→ Exercise details:
Output exactly the lines that run from the line containing "obj.matrix_world = Matrix.Identity(4)" through the line containing "CAMERA_SENSOR = 36", with both ends included.

::: Source data

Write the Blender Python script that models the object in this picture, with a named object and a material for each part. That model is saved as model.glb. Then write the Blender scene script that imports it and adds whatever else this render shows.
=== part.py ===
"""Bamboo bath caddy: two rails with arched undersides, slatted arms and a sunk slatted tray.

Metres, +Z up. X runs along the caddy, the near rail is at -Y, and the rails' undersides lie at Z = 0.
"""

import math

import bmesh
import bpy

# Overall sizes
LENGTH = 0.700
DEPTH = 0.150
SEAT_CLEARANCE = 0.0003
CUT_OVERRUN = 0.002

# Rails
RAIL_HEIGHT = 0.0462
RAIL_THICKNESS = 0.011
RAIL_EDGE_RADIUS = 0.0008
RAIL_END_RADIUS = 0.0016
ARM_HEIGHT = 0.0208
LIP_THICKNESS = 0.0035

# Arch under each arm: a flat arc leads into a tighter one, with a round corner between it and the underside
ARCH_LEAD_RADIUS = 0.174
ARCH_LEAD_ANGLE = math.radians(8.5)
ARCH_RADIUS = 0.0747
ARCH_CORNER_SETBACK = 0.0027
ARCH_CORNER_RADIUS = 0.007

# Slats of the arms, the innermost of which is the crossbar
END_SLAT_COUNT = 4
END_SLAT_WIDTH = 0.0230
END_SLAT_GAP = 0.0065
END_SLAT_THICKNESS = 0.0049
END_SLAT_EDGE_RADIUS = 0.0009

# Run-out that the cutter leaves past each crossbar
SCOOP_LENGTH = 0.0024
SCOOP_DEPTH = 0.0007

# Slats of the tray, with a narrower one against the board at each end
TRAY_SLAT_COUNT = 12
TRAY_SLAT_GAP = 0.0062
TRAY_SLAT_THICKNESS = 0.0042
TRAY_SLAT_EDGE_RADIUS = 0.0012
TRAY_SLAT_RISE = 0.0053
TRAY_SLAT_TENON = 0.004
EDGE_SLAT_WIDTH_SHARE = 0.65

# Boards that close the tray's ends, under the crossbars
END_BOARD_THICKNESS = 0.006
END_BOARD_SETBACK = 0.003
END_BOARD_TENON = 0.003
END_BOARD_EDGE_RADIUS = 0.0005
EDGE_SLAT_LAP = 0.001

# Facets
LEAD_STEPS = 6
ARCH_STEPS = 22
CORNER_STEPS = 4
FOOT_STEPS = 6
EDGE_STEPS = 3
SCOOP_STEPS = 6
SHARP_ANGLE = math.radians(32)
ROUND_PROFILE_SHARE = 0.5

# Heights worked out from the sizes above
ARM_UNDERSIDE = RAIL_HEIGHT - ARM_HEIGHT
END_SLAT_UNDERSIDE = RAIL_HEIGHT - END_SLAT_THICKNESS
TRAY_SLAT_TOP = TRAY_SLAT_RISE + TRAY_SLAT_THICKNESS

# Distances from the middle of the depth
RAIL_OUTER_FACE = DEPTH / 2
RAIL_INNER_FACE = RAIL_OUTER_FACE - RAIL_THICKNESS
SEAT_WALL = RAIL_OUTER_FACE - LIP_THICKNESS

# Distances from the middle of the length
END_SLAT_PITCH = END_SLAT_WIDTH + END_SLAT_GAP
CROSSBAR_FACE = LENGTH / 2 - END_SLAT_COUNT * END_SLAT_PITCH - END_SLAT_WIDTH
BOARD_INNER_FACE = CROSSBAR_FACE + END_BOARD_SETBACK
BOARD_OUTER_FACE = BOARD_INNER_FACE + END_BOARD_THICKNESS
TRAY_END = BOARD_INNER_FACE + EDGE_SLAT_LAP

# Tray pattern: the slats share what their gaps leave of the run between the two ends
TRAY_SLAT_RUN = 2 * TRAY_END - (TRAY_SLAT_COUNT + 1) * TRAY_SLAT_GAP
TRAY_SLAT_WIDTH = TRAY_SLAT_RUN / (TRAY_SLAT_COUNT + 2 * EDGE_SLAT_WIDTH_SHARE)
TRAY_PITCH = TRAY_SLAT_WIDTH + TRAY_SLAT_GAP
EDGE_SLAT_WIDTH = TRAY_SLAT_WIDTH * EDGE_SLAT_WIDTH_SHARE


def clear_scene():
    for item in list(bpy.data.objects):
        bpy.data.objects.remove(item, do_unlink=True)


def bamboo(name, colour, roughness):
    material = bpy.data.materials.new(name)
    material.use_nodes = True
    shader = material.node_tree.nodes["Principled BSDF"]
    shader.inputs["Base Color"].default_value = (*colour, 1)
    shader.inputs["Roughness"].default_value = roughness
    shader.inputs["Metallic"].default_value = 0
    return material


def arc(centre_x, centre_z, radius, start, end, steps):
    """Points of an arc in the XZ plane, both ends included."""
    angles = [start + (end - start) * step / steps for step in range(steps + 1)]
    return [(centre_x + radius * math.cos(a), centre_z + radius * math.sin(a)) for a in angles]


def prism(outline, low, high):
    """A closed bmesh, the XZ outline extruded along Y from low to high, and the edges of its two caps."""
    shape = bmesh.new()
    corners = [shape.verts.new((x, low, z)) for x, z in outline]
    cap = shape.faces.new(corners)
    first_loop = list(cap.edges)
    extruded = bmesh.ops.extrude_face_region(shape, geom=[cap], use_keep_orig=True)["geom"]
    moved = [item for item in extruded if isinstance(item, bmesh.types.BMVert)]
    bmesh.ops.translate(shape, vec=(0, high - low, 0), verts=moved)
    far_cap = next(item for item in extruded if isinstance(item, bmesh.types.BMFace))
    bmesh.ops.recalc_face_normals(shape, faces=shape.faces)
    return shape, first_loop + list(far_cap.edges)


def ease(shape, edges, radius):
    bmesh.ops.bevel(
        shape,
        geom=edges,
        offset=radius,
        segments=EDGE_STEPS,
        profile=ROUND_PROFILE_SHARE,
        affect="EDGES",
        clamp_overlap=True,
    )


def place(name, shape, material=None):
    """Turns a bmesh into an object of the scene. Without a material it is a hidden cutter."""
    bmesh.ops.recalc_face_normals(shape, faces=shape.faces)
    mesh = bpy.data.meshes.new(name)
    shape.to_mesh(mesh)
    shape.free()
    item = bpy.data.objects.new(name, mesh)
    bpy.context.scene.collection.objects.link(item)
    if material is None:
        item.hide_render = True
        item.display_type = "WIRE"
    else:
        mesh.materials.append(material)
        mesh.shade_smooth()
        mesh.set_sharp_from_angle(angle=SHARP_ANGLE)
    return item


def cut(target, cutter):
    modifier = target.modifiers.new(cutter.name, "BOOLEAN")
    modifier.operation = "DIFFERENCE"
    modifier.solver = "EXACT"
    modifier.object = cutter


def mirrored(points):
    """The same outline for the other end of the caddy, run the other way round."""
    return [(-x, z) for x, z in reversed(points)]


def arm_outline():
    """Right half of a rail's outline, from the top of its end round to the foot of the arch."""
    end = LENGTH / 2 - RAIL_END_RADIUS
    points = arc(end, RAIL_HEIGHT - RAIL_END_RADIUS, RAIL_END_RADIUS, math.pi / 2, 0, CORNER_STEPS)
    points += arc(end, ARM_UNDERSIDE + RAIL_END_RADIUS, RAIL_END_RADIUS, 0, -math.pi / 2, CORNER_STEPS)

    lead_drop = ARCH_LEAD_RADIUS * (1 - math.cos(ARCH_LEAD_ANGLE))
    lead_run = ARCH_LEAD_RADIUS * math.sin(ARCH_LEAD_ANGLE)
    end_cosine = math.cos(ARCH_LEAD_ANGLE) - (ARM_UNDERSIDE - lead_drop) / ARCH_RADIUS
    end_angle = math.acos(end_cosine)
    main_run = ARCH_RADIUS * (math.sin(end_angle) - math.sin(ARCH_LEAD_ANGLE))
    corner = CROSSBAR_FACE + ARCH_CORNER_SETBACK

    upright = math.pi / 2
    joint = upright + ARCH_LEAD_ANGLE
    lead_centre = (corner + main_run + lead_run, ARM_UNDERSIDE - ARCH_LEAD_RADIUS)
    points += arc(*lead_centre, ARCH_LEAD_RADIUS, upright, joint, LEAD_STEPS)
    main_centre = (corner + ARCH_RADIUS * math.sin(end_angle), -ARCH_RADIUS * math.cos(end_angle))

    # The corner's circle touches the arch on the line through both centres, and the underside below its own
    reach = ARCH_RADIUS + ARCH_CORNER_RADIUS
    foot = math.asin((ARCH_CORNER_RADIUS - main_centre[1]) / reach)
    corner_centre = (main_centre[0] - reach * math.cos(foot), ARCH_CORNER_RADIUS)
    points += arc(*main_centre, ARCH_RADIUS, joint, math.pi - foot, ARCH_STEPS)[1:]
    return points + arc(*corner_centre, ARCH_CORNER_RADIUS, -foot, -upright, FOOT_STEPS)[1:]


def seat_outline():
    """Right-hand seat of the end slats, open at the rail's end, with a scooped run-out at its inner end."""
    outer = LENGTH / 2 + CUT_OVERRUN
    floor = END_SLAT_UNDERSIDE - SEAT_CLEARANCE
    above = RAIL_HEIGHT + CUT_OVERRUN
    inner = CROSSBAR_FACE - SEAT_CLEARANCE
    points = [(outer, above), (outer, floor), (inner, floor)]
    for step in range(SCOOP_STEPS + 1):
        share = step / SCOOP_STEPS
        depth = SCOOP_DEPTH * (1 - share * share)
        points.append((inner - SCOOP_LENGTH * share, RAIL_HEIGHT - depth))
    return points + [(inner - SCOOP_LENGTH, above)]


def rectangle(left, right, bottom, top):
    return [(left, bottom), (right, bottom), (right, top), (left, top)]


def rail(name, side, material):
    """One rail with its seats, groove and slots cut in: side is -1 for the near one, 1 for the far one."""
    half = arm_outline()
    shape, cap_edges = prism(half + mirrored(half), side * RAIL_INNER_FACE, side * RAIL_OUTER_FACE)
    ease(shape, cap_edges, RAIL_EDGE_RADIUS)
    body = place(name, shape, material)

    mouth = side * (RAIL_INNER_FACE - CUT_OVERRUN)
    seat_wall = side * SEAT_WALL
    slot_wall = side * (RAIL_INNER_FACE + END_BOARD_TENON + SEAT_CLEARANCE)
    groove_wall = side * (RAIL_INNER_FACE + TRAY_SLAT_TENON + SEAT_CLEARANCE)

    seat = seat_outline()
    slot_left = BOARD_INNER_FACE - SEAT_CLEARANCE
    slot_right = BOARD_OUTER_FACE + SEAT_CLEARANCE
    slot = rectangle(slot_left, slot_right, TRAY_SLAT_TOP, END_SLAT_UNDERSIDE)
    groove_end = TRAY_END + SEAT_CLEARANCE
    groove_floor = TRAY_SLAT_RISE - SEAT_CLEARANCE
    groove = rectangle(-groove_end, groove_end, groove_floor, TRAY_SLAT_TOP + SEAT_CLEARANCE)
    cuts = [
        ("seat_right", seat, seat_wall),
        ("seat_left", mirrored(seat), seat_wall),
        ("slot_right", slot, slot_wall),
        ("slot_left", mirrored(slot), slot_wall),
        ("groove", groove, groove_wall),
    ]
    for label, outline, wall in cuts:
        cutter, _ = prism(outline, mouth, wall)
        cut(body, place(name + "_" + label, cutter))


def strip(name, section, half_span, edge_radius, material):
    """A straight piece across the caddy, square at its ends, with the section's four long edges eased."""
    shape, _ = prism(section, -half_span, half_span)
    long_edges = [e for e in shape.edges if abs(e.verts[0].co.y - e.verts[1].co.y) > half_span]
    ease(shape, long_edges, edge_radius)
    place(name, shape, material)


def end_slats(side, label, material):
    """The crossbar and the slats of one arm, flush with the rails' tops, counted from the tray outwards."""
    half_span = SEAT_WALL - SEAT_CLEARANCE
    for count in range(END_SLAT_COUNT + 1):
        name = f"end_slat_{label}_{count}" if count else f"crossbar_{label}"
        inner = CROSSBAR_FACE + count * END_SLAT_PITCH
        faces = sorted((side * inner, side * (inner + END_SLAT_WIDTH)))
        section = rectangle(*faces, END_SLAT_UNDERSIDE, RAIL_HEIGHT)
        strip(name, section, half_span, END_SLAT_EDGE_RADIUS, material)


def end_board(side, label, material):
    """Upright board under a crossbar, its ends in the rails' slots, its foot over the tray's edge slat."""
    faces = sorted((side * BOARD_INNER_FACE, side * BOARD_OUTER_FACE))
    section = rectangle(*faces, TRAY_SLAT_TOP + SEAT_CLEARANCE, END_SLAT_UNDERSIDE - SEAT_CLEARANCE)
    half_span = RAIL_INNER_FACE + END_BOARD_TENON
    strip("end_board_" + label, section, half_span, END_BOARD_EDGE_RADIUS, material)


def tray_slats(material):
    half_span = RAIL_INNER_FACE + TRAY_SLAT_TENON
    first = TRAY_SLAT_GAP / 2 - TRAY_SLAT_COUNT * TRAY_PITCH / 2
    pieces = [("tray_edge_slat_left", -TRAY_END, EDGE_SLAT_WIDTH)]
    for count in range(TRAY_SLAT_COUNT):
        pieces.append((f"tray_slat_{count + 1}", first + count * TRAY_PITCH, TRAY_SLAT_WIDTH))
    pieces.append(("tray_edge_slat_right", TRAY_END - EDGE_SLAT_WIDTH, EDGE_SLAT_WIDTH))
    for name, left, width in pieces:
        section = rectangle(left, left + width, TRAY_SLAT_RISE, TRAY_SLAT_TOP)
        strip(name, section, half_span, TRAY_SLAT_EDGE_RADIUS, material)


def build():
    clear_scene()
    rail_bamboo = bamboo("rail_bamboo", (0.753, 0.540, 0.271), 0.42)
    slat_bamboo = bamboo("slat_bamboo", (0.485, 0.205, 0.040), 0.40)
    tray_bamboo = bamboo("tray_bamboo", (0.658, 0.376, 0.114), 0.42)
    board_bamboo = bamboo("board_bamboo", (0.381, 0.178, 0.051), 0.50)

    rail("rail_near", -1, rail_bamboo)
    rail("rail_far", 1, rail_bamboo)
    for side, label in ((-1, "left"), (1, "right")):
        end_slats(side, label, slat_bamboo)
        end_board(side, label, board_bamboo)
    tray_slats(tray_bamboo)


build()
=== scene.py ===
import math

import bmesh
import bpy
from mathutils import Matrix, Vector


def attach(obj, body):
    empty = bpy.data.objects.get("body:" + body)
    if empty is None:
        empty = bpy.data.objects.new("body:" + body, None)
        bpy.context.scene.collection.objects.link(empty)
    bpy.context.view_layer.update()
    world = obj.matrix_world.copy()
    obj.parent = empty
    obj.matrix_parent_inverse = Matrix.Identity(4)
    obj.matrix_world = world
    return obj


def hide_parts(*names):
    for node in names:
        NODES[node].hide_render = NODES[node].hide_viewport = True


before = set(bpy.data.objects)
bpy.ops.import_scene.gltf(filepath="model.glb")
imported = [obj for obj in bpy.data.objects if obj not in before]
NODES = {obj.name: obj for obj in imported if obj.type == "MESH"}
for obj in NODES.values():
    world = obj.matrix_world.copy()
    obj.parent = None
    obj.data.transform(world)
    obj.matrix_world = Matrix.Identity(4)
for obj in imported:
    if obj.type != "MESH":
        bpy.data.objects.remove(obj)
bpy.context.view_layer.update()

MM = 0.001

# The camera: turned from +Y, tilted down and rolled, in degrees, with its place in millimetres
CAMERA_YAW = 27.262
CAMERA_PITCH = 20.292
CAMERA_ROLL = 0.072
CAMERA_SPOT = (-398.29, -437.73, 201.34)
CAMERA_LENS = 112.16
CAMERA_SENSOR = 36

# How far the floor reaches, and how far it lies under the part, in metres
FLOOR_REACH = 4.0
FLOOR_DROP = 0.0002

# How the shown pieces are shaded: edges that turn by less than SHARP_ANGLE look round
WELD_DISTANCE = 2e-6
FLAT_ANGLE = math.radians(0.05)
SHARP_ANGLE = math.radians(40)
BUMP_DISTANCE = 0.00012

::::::

→ Solution for this exercise:
    obj.matrix_world = Matrix.Identity(4)
for obj in imported:
    if obj.type != "MESH":
        bpy.data.objects.remove(obj)
bpy.context.view_layer.update()

MM = 0.001

# The camera: turned from +Y, tilted down and rolled, in degrees, with its place in millimetres
CAMERA_YAW = 27.262
CAMERA_PITCH = 20.292
CAMERA_ROLL = 0.072
CAMERA_SPOT = (-398.29, -437.73, 201.34)
CAMERA_LENS = 112.16
CAMERA_SENSOR = 36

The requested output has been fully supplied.